Toyota Faces First of Many Wrongful Death Claims
Tagged: defective gas pedals, products liability, Toyota, wrongful death
A trial has begun in California Superior Court that promises to test laws pertaining to wrongful death because of a product defect. The family of Noriko Uno is suing Toyota over a 2009 fatal accident in Upland, CA after Uno’s Camry suddenly accelerated to over 100 miles per hour, eventually striking a telephone pole. The car would not stop even though Uno was pressing on the brake pedal. The trial is being closely watched as the first among many that will likely test the auto maker’s denial of responsibility for sudden acceleration accidents.
Uno’s case is just one among a wave of lawsuits Toyota is facing over accidents resulting from stuck gas pedals. Many of the accidents resulted in deaths.
- More than eight million cars were recalled in 2009 and 2010, either because their pedals might become trapped in floor mats or because there was the potential for gas pedals to stick.

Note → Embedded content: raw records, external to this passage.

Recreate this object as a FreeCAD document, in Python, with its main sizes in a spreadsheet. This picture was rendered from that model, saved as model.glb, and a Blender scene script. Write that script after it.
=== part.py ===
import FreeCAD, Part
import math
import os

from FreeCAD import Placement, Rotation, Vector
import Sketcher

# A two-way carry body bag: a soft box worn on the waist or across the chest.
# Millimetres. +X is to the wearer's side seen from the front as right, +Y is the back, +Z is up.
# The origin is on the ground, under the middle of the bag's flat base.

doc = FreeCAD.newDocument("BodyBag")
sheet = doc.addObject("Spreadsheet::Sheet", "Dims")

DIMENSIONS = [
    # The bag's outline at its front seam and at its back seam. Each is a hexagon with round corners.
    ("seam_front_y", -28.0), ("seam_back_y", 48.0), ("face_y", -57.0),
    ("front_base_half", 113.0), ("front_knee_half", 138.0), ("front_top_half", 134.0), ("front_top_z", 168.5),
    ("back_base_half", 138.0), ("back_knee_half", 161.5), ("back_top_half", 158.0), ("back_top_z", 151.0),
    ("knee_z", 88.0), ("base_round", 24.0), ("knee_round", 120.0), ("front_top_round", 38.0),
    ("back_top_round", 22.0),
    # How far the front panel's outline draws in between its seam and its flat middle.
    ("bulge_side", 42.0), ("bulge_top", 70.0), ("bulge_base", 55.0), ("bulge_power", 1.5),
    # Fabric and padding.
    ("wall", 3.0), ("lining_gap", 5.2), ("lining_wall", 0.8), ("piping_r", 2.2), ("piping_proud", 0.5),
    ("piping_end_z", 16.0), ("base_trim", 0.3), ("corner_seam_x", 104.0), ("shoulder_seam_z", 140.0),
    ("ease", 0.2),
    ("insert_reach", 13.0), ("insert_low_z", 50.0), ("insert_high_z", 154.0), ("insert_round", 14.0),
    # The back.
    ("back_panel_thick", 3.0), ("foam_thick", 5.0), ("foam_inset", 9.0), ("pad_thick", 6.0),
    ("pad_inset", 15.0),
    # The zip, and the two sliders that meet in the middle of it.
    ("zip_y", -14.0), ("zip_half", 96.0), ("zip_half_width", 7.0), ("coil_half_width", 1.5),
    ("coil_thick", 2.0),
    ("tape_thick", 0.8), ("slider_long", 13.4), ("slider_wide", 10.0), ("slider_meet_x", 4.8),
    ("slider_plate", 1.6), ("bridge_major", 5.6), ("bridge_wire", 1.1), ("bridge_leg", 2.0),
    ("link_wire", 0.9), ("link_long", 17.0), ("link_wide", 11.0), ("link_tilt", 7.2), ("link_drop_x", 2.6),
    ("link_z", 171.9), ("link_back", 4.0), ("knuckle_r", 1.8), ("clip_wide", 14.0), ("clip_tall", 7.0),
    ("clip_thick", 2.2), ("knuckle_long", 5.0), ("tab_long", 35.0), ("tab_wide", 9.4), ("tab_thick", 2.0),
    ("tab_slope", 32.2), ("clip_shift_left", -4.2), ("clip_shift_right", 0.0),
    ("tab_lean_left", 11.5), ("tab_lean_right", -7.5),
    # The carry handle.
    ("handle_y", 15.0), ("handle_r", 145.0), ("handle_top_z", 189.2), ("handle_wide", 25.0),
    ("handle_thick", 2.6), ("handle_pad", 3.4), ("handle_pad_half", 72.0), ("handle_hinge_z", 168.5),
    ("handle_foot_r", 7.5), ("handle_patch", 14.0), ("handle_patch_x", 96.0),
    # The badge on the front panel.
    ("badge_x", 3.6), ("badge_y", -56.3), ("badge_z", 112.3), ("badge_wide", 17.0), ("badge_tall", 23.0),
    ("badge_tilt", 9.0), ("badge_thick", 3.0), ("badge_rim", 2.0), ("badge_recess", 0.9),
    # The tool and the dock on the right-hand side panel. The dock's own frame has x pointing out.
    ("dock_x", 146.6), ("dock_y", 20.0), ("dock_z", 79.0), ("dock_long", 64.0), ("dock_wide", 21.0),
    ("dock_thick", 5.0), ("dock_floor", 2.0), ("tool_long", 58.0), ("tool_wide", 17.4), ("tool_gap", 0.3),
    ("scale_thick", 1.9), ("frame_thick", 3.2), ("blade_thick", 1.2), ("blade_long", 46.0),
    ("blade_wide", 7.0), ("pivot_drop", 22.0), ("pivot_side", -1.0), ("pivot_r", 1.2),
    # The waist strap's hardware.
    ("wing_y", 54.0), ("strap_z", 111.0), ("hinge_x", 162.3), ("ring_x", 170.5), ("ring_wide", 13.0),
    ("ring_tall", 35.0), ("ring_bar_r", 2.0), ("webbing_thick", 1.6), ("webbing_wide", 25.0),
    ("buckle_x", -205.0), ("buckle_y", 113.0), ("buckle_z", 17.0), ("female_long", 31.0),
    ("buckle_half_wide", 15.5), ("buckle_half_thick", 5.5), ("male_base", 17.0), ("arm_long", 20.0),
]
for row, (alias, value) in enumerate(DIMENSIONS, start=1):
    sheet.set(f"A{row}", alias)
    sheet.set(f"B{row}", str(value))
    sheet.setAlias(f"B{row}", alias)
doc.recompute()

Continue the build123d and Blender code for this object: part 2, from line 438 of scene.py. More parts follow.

- Toyota has already settled for roughly $1 billion in return for losses related to the recall but wrongful death cases remain for accidents like Uno’s, where Toyota does not admit fault.
This is the first of the Toyota lawsuits to reach court but certainly not the last. At stake in the case is whether:
- Toyota knew of a problem and failed to address it
- The cars were faulty to a degree that driver error could not be the cause of the accident
- Toyota should have installed a brake-override system in its cars, which prompts the brakes to override the gas pedal in any driving situation, theoretically preventing unintended acceleration accidents.
If the jury finds that the cars should have had such a system or that Toyota did not do as much as it could have to prevent unintended accelerations, the case could have major implications for future wrongful death cases against Toyota and other car manufacturers.